> WHAT THE TASK REQUIRES:
Reproduce all of the material word for word.
* begin *
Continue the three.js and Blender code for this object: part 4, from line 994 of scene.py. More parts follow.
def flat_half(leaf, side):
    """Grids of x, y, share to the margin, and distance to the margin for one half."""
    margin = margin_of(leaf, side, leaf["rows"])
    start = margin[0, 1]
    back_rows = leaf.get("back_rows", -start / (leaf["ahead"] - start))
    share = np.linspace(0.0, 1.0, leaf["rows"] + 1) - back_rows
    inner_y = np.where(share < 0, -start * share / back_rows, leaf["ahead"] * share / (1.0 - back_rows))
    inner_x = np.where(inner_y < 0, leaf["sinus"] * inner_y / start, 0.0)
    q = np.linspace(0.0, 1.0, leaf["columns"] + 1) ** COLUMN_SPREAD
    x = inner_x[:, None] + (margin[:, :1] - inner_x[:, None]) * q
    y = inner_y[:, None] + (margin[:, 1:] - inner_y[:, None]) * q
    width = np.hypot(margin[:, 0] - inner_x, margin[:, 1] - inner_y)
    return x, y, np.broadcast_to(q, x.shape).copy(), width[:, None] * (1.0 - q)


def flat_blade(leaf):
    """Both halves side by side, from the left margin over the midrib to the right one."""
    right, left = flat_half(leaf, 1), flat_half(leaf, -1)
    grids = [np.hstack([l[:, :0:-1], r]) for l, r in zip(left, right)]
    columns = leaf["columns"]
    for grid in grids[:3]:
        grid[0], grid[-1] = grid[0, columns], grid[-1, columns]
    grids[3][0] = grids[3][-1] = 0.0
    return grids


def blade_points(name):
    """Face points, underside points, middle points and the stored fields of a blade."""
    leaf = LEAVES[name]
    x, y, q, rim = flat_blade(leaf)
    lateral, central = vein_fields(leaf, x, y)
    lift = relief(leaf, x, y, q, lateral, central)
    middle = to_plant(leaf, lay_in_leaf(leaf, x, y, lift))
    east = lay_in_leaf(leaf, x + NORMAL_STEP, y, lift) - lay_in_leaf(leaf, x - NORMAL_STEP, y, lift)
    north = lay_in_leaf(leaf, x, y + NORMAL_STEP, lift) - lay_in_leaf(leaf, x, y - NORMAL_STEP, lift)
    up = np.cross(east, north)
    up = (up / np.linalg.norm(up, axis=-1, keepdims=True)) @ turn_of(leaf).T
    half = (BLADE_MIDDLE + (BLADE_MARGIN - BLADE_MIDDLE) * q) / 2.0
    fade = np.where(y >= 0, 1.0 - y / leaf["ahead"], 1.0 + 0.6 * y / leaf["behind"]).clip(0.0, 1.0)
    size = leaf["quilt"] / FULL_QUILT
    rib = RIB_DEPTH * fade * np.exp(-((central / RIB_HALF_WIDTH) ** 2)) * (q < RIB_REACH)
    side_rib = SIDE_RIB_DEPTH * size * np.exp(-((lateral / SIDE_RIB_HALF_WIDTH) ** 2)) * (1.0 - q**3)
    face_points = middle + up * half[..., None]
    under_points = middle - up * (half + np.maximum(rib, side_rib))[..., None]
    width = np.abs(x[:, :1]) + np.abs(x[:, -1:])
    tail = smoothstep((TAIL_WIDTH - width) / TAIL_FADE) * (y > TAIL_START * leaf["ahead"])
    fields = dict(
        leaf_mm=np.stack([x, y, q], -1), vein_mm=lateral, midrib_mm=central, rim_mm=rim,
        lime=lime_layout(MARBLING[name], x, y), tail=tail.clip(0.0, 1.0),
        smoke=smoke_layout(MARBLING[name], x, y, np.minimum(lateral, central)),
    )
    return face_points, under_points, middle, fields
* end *
> EXPECTED ANSWER:
Continue the three.js and Blender code for this object: part 4, from line 994 of scene.py. More parts follow.
def flat_half(leaf, side):
    """Grids of x, y, share to the margin, and distance to the margin for one half."""
    margin = margin_of(leaf, side, leaf["rows"])
    start = margin[0, 1]
    back_rows = leaf.get("back_rows", -start / (leaf["ahead"] - start))
    share = np.linspace(0.0, 1.0, leaf["rows"] + 1) - back_rows
    inner_y = np.where(share < 0, -start * share / back_rows, leaf["ahead"] * share / (1.0 - back_rows))
    inner_x = np.where(inner_y < 0, leaf["sinus"] * inner_y / start, 0.0)
    q = np.linspace(0.0, 1.0, leaf["columns"] + 1) ** COLUMN_SPREAD
    x = inner_x[:, None] + (margin[:, :1] - inner_x[:, None]) * q
    y = inner_y[:, None] + (margin[:, 1:] - inner_y[:, None]) * q
    width = np.hypot(margin[:, 0] - inner_x, margin[:, 1] - inner_y)
    return x, y, np.broadcast_to(q, x.shape).copy(), width[:, None] * (1.0 - q)


def flat_blade(leaf):
    """Both halves side by side, from the left margin over the midrib to the right one."""
    right, left = flat_half(leaf, 1), flat_half(leaf, -1)
    grids = [np.hstack([l[:, :0:-1], r]) for l, r in zip(left, right)]
    columns = leaf["columns"]
    for grid in grids[:3]:
        grid[0], grid[-1] = grid[0, columns], grid[-1, columns]
    grids[3][0] = grids[3][-1] = 0.0
    return grids


def blade_points(name):
    """Face points, underside points, middle points and the stored fields of a blade."""
    leaf = LEAVES[name]
    x, y, q, rim = flat_blade(leaf)
    lateral, central = vein_fields(leaf, x, y)
    lift = relief(leaf, x, y, q, lateral, central)
    middle = to_plant(leaf, lay_in_leaf(leaf, x, y, lift))
    east = lay_in_leaf(leaf, x + NORMAL_STEP, y, lift) - lay_in_leaf(leaf, x - NORMAL_STEP, y, lift)
    north = lay_in_leaf(leaf, x, y + NORMAL_STEP, lift) - lay_in_leaf(leaf, x, y - NORMAL_STEP, lift)
    up = np.cross(east, north)
    up = (up / np.linalg.norm(up, axis=-1, keepdims=True)) @ turn_of(leaf).T
    half = (BLADE_MIDDLE + (BLADE_MARGIN - BLADE_MIDDLE) * q) / 2.0
    fade = np.where(y >= 0, 1.0 - y / leaf["ahead"], 1.0 + 0.6 * y / leaf["behind"]).clip(0.0, 1.0)
    size = leaf["quilt"] / FULL_QUILT
    rib = RIB_DEPTH * fade * np.exp(-((central / RIB_HALF_WIDTH) ** 2)) * (q < RIB_REACH)
    side_rib = SIDE_RIB_DEPTH * size * np.exp(-((lateral / SIDE_RIB_HALF_WIDTH) ** 2)) * (1.0 - q**3)
    face_points = middle + up * half[..., None]
    under_points = middle - up * (half + np.maximum(rib, side_rib))[..., None]
    width = np.abs(x[:, :1]) + np.abs(x[:, -1:])
    tail = smoothstep((TAIL_WIDTH - width) / TAIL_FADE) * (y > TAIL_START * leaf["ahead"])
    fields = dict(
        leaf_mm=np.stack([x, y, q], -1), vein_mm=lateral, midrib_mm=central, rim_mm=rim,
        lime=lime_layout(MARBLING[name], x, y), tail=tail.clip(0.0, 1.0),
        smoke=smoke_layout(MARBLING[name], x, y, np.minimum(lateral, central)),
    )
    return face_points, under_points, middle, fields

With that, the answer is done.